If you want a place to talk through your ideas or troubleshoot code, find us in the MuckRock FOIA Slack #public-tech channel (you might have to ask to be added to the tech channel) or shoot us a note at info@documentcloud.org.

Let’s build tools for a more open world together

The DocumentCloud and MuckRock communities have always inspired and driven us in unexpected ways, and we built DocumentCloud Add-Ons to embrace that and reflect our vision of an open, iterative, and collaborative future for both journalism and communities around the world.

We’re excited work with Prof. Hilke Schellmann and Sr. Research Scientist Dr.
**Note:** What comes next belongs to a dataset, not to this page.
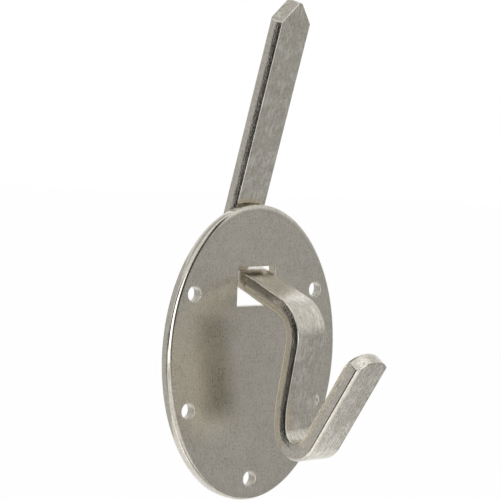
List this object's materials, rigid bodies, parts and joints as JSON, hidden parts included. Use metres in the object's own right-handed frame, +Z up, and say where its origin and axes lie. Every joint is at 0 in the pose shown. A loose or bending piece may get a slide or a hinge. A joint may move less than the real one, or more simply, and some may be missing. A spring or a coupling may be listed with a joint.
{
  "type": "drywall hook",
  "caption": "Wallboard hook: a bent flat steel bar with a pointed leg, hung loosely through a slotted oval nail plate, its upturned end holding what hangs.",
  "frame": {"origin": "midway between the upper pair of nail holes, on the plate's back", "axes": "-Y out of the wall, the way the nails are drawn; +Z up, along the plate's long way and the leg; +X to the right seen from the front"},
  "size_m": [0.03, 0.0294, 0.0675],
  "materials": {
    "wall_plate": "satin plated steel, fine upright grain",
    "hook": "satin plated steel, barrel finished, scuffed along the bar"
  },
  "bodies": {
    "root": {"wall_plate": "wall_plate", "hook": "hook"}
  },
  "joints": []
}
Mona Sloane of New York University to bring their pioneering Gumshoe machine learning analysis platform to DocumentCloud through Add-Ons with support from the Patrick J. McGovern Foundation, and we hope to use this as a model for other ways to collaborate with researchers and others who have exciting technologies that they want to put in the hands of those who inform the public.
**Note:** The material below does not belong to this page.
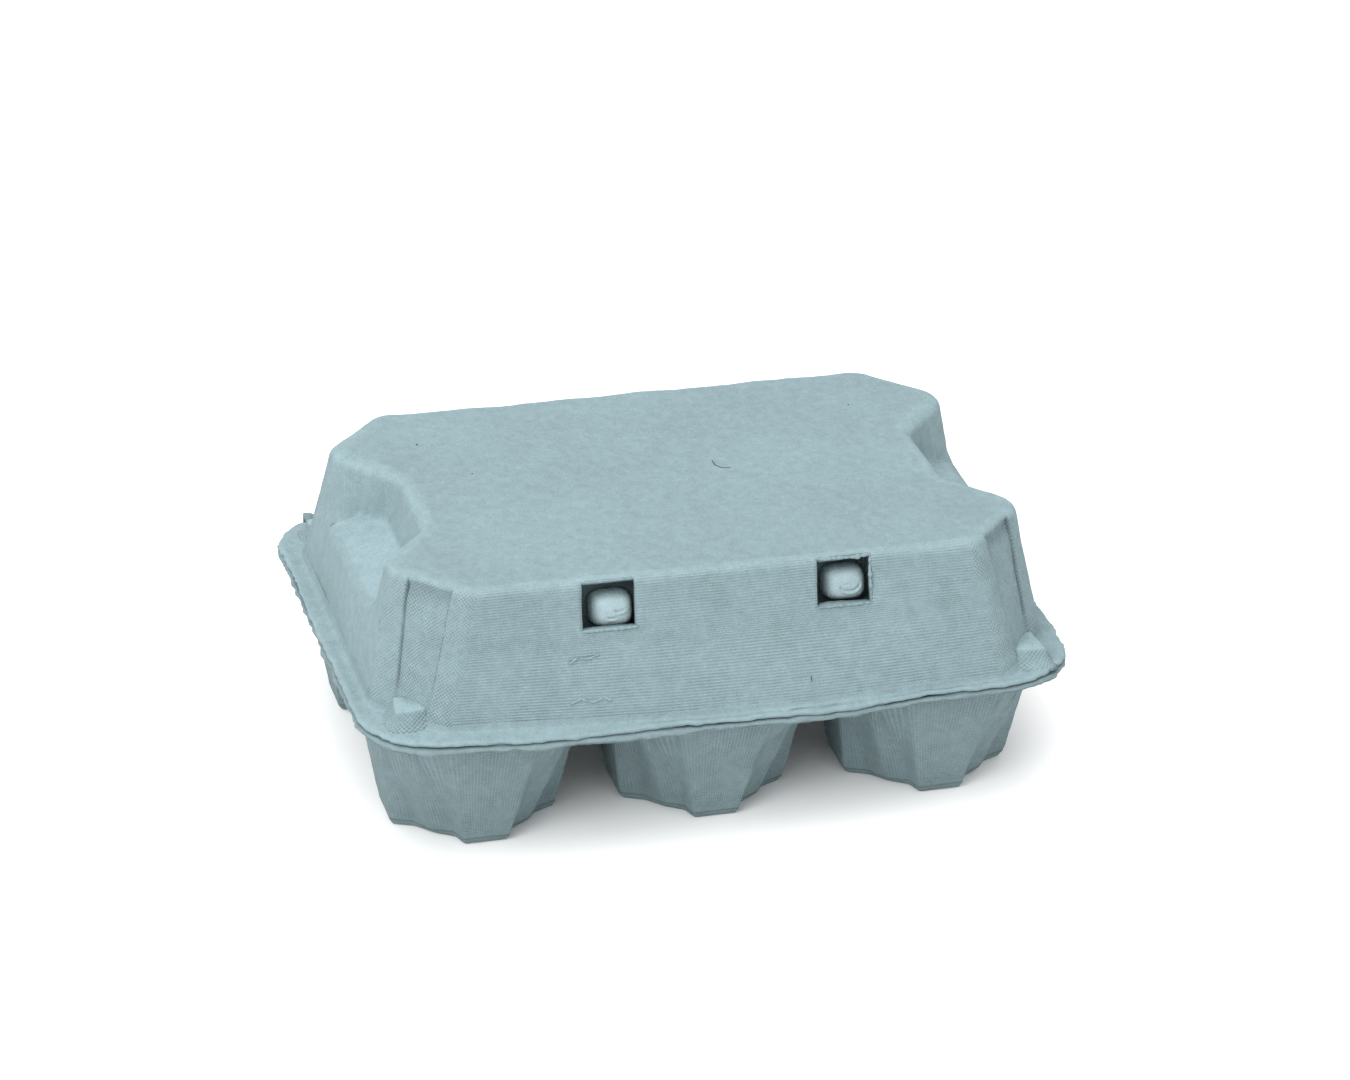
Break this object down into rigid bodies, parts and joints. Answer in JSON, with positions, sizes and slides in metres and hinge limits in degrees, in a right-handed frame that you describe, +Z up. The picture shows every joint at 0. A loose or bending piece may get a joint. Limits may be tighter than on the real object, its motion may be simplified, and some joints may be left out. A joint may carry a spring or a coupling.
{
  "type": "egg carton",
  "caption": "Moulded-pulp egg carton: a tray of fluted egg cups, a hinged lid with scooped ends and latch windows, and a sprung latch flap with buttons.",
  "frame": {"origin": "on the surface it stands on, under the middle of the closed carton", "axes": "+X along the length to the right, +Y to the rear where the lid is hinged, +Z up; the latch faces -Y"},
  "size_m": [0.154, 0.104, 0.06],
  "materials": {
    "tray_pulp": "matte moulded pulp",
    "lid_pulp": "matte moulded pulp",
    "latch_pulp": "matte moulded pulp"
  },
  "bodies": {
    "tray": {"tray_deck": "tray_pulp", "egg_cup_front_left": "tray_pulp", "egg_cup_front_middle": "tray_pulp", "egg_cup_front_right": "tray_pulp", "egg_cup_rear_left": "tray_pulp", "egg_cup_rear_middle": "tray_pulp", "egg_cup_rear_right": "tray_pulp", "support_post_left": "tray_pulp", "support_post_right": "tray_pulp", "lid_hinge_fold": "tray_pulp", "latch_fold_strip": "tray_pulp"},
    "lid": {"lid_shell": "lid_pulp", "lid_flange": "lid_pulp", "stacking_lug_front_left": "lid_pulp", "stacking_lug_front_right": "lid_pulp", "stacking_lug_rear_left": "lid_pulp", "stacking_lug_rear_right": "lid_pulp"},
    "latch_flap": {"latch_panel": "latch_pulp", "latch_hinge_bead": "latch_pulp", "latch_button_left": "latch_pulp", "latch_button_right": "latch_pulp"}
  },
  "joints": [
    {"name": "lid_hinge", "type": "hinge", "parent": "tray", "child": "lid", "pos_m": [0, 0.0509, 0.0304], "axis": [-1, 0, 0], "range_deg": [0, 180]},
    {"name": "latch_hinge", "type": "hinge", "parent": "tray", "child": "latch_flap", "pos_m": [0, -0.0431, 0.0314], "axis": [-1, 0, 0], "range_deg": [0, 12], "stiffness_Nm_per_rad": 0.05}
  ]
}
To help a wide range of organizations tackle big challenges and build solutions that help their own and other communities, we’ll be announcing additional opportunities to work with our team to support your ideas that push the boundaries of how journalists, researchers, and civic organizations collect, analyze, and share documents with the world. To get updates on those opportunities as well as trainings, new Add-Ons, and additional resources, register for the DocumentCloud newsletter to get a few updates a month.

We’re also going to be growing our own team in the coming months, particularly with software development, project management, and design roles. We don’t have those exact roles ready to announce quite yet, but if you’re interested, please let us know and we’ll reach out when we’re ready to share more.

We’re incredibly excited to find new ways of bringing the amazing community of journalists, open records fans, and open data lovers together, and we can’t wait to see what you come do with Add-Ons.